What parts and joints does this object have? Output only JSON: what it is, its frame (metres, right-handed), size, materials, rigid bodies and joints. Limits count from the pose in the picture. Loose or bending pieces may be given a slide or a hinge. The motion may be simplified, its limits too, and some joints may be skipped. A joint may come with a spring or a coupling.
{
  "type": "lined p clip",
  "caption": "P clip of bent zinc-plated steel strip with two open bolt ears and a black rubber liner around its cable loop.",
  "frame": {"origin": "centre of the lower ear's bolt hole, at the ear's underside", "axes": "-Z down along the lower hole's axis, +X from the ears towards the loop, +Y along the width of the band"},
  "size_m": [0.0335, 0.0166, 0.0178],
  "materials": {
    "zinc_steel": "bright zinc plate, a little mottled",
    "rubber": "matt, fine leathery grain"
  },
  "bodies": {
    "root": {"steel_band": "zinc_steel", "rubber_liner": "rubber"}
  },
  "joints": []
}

**********

▶ [Exercise]
Take the listing above and set it down exactly.

▶ [The output]
What parts and joints does this object have? Output only JSON: what it is, its frame (metres, right-handed), size, materials, rigid bodies and joints. Limits count from the pose in the picture. Loose or bending pieces may be given a slide or a hinge. The motion may be simplified, its limits too, and some joints may be skipped. A joint may come with a spring or a coupling.
{
  "type": "lined p clip",
  "caption": "P clip of bent zinc-plated steel strip with two open bolt ears and a black rubber liner around its cable loop.",
  "frame": {"origin": "centre of the lower ear's bolt hole, at the ear's underside", "axes": "-Z down along the lower hole's axis, +X from the ears towards the loop, +Y along the width of the band"},
  "size_m": [0.0335, 0.0166, 0.0178],
  "materials": {
    "zinc_steel": "bright zinc plate, a little mottled",
    "rubber": "matt, fine leathery grain"
  },
  "bodies": {
    "root": {"steel_band": "zinc_steel", "rubber_liner": "rubber"}
  },
  "joints": []
}